GOAL: Reproduce the entire listing word for word.

MATERIAL PROVIDED:
==*==

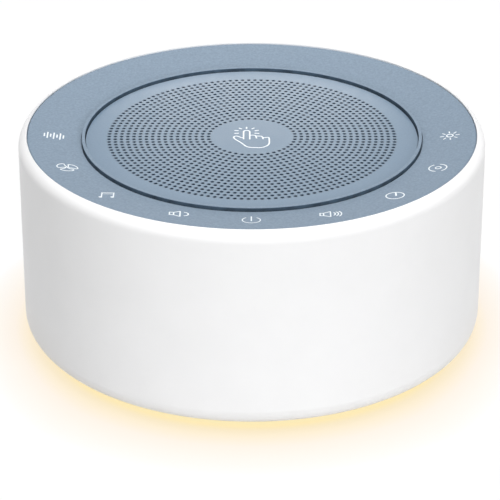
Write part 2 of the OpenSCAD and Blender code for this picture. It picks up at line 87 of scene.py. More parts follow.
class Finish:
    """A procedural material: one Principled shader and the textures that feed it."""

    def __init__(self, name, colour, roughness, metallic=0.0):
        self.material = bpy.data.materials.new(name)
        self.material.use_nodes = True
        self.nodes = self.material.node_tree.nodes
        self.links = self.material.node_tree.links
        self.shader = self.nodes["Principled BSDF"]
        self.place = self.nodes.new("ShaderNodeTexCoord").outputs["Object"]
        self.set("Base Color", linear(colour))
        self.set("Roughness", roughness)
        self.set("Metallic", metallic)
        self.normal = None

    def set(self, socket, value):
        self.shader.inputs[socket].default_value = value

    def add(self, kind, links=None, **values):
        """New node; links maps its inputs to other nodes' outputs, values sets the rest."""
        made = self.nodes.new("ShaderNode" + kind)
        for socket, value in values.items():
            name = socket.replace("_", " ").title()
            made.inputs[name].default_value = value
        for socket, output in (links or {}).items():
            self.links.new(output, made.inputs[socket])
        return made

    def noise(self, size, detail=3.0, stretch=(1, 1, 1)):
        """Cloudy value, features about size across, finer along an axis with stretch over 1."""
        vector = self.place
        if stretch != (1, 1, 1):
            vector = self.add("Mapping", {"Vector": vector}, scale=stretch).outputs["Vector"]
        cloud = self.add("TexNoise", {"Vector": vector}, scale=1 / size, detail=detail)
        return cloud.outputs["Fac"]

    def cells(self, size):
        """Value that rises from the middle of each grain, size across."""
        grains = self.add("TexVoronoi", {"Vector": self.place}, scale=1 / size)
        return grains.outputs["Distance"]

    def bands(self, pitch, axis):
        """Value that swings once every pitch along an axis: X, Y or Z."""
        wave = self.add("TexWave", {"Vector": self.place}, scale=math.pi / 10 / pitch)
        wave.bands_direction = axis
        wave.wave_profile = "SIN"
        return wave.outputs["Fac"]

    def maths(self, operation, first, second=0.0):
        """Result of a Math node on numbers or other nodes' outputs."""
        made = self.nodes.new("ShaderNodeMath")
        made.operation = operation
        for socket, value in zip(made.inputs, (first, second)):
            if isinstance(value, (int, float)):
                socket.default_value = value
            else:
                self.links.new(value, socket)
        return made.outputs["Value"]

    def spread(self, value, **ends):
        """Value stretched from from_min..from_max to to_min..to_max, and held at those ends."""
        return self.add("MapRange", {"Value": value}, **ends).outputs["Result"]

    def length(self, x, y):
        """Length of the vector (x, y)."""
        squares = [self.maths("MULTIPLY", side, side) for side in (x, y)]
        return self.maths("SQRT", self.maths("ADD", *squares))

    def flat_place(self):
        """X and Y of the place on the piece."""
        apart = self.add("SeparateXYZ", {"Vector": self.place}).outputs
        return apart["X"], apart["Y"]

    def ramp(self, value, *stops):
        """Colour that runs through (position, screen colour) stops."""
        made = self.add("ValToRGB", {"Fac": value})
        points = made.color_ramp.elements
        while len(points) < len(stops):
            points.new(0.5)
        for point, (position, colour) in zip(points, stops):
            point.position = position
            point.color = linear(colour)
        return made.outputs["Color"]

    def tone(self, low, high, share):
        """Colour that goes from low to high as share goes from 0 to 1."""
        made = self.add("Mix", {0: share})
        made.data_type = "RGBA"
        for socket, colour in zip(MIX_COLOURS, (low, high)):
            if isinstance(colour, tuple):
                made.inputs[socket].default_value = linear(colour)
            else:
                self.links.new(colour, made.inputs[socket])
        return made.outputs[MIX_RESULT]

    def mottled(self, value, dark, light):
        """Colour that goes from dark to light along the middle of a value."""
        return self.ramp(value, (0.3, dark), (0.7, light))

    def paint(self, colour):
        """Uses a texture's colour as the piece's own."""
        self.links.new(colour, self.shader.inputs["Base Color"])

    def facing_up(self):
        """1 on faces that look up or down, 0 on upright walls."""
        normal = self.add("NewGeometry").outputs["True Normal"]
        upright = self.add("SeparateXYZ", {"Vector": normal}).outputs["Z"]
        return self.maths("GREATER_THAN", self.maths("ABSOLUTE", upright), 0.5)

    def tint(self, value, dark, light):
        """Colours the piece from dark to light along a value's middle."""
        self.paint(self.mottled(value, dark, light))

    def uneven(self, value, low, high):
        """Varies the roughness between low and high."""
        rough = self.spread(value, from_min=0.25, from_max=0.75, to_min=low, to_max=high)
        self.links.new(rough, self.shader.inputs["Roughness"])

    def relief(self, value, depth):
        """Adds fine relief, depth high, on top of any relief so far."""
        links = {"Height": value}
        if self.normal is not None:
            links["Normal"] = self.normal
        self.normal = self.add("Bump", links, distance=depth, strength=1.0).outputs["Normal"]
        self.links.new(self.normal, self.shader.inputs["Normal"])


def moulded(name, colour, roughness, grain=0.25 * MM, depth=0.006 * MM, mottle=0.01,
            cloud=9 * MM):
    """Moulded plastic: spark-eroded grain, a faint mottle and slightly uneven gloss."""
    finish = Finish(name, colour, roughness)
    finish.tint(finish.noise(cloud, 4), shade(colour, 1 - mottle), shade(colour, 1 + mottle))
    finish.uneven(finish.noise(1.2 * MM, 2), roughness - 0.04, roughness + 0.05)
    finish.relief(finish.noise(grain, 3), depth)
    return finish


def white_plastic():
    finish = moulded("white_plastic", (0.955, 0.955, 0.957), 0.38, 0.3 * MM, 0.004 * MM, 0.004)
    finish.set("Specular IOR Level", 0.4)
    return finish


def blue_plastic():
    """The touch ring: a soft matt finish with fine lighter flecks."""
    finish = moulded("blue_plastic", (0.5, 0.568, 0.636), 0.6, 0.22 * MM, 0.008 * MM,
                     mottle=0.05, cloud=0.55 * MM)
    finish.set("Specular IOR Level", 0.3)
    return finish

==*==

IN RESPONSE:
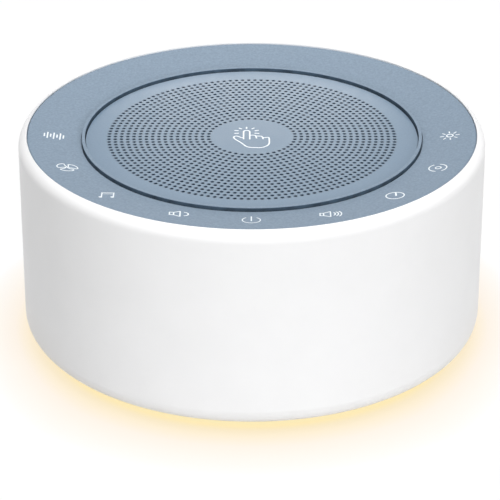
Write part 2 of the OpenSCAD and Blender code for this picture. It picks up at line 87 of scene.py. More parts follow.
class Finish:
    """A procedural material: one Principled shader and the textures that feed it."""

    def __init__(self, name, colour, roughness, metallic=0.0):
        self.material = bpy.data.materials.new(name)
        self.material.use_nodes = True
        self.nodes = self.material.node_tree.nodes
        self.links = self.material.node_tree.links
        self.shader = self.nodes["Principled BSDF"]
        self.place = self.nodes.new("ShaderNodeTexCoord").outputs["Object"]
        self.set("Base Color", linear(colour))
        self.set("Roughness", roughness)
        self.set("Metallic", metallic)
        self.normal = None

    def set(self, socket, value):
        self.shader.inputs[socket].default_value = value

    def add(self, kind, links=None, **values):
        """New node; links maps its inputs to other nodes' outputs, values sets the rest."""
        made = self.nodes.new("ShaderNode" + kind)
        for socket, value in values.items():
            name = socket.replace("_", " ").title()
            made.inputs[name].default_value = value
        for socket, output in (links or {}).items():
            self.links.new(output, made.inputs[socket])
        return made

    def noise(self, size, detail=3.0, stretch=(1, 1, 1)):
        """Cloudy value, features about size across, finer along an axis with stretch over 1."""
        vector = self.place
        if stretch != (1, 1, 1):
            vector = self.add("Mapping", {"Vector": vector}, scale=stretch).outputs["Vector"]
        cloud = self.add("TexNoise", {"Vector": vector}, scale=1 / size, detail=detail)
        return cloud.outputs["Fac"]

    def cells(self, size):
        """Value that rises from the middle of each grain, size across."""
        grains = self.add("TexVoronoi", {"Vector": self.place}, scale=1 / size)
        return grains.outputs["Distance"]

    def bands(self, pitch, axis):
        """Value that swings once every pitch along an axis: X, Y or Z."""
        wave = self.add("TexWave", {"Vector": self.place}, scale=math.pi / 10 / pitch)
        wave.bands_direction = axis
        wave.wave_profile = "SIN"
        return wave.outputs["Fac"]

    def maths(self, operation, first, second=0.0):
        """Result of a Math node on numbers or other nodes' outputs."""
        made = self.nodes.new("ShaderNodeMath")
        made.operation = operation
        for socket, value in zip(made.inputs, (first, second)):
            if isinstance(value, (int, float)):
                socket.default_value = value
            else:
                self.links.new(value, socket)
        return made.outputs["Value"]

    def spread(self, value, **ends):
        """Value stretched from from_min..from_max to to_min..to_max, and held at those ends."""
        return self.add("MapRange", {"Value": value}, **ends).outputs["Result"]

    def length(self, x, y):
        """Length of the vector (x, y)."""
        squares = [self.maths("MULTIPLY", side, side) for side in (x, y)]
        return self.maths("SQRT", self.maths("ADD", *squares))

    def flat_place(self):
        """X and Y of the place on the piece."""
        apart = self.add("SeparateXYZ", {"Vector": self.place}).outputs
        return apart["X"], apart["Y"]

    def ramp(self, value, *stops):
        """Colour that runs through (position, screen colour) stops."""
        made = self.add("ValToRGB", {"Fac": value})
        points = made.color_ramp.elements
        while len(points) < len(stops):
            points.new(0.5)
        for point, (position, colour) in zip(points, stops):
            point.position = position
            point.color = linear(colour)
        return made.outputs["Color"]

    def tone(self, low, high, share):
        """Colour that goes from low to high as share goes from 0 to 1."""
        made = self.add("Mix", {0: share})
        made.data_type = "RGBA"
        for socket, colour in zip(MIX_COLOURS, (low, high)):
            if isinstance(colour, tuple):
                made.inputs[socket].default_value = linear(colour)
            else:
                self.links.new(colour, made.inputs[socket])
        return made.outputs[MIX_RESULT]

    def mottled(self, value, dark, light):
        """Colour that goes from dark to light along the middle of a value."""
        return self.ramp(value, (0.3, dark), (0.7, light))

    def paint(self, colour):
        """Uses a texture's colour as the piece's own."""
        self.links.new(colour, self.shader.inputs["Base Color"])

    def facing_up(self):
        """1 on faces that look up or down, 0 on upright walls."""
        normal = self.add("NewGeometry").outputs["True Normal"]
        upright = self.add("SeparateXYZ", {"Vector": normal}).outputs["Z"]
        return self.maths("GREATER_THAN", self.maths("ABSOLUTE", upright), 0.5)

    def tint(self, value, dark, light):
        """Colours the piece from dark to light along a value's middle."""
        self.paint(self.mottled(value, dark, light))

    def uneven(self, value, low, high):
        """Varies the roughness between low and high."""
        rough = self.spread(value, from_min=0.25, from_max=0.75, to_min=low, to_max=high)
        self.links.new(rough, self.shader.inputs["Roughness"])

    def relief(self, value, depth):
        """Adds fine relief, depth high, on top of any relief so far."""
        links = {"Height": value}
        if self.normal is not None:
            links["Normal"] = self.normal
        self.normal = self.add("Bump", links, distance=depth, strength=1.0).outputs["Normal"]
        self.links.new(self.normal, self.shader.inputs["Normal"])


def moulded(name, colour, roughness, grain=0.25 * MM, depth=0.006 * MM, mottle=0.01,
            cloud=9 * MM):
    """Moulded plastic: spark-eroded grain, a faint mottle and slightly uneven gloss."""
    finish = Finish(name, colour, roughness)
    finish.tint(finish.noise(cloud, 4), shade(colour, 1 - mottle), shade(colour, 1 + mottle))
    finish.uneven(finish.noise(1.2 * MM, 2), roughness - 0.04, roughness + 0.05)
    finish.relief(finish.noise(grain, 3), depth)
    return finish


def white_plastic():
    finish = moulded("white_plastic", (0.955, 0.955, 0.957), 0.38, 0.3 * MM, 0.004 * MM, 0.004)
    finish.set("Specular IOR Level", 0.4)
    return finish


def blue_plastic():
    """The touch ring: a soft matt finish with fine lighter flecks."""
    finish = moulded("blue_plastic", (0.5, 0.568, 0.636), 0.6, 0.22 * MM, 0.008 * MM,
                     mottle=0.05, cloud=0.55 * MM)
    finish.set("Specular IOR Level", 0.3)
    return finish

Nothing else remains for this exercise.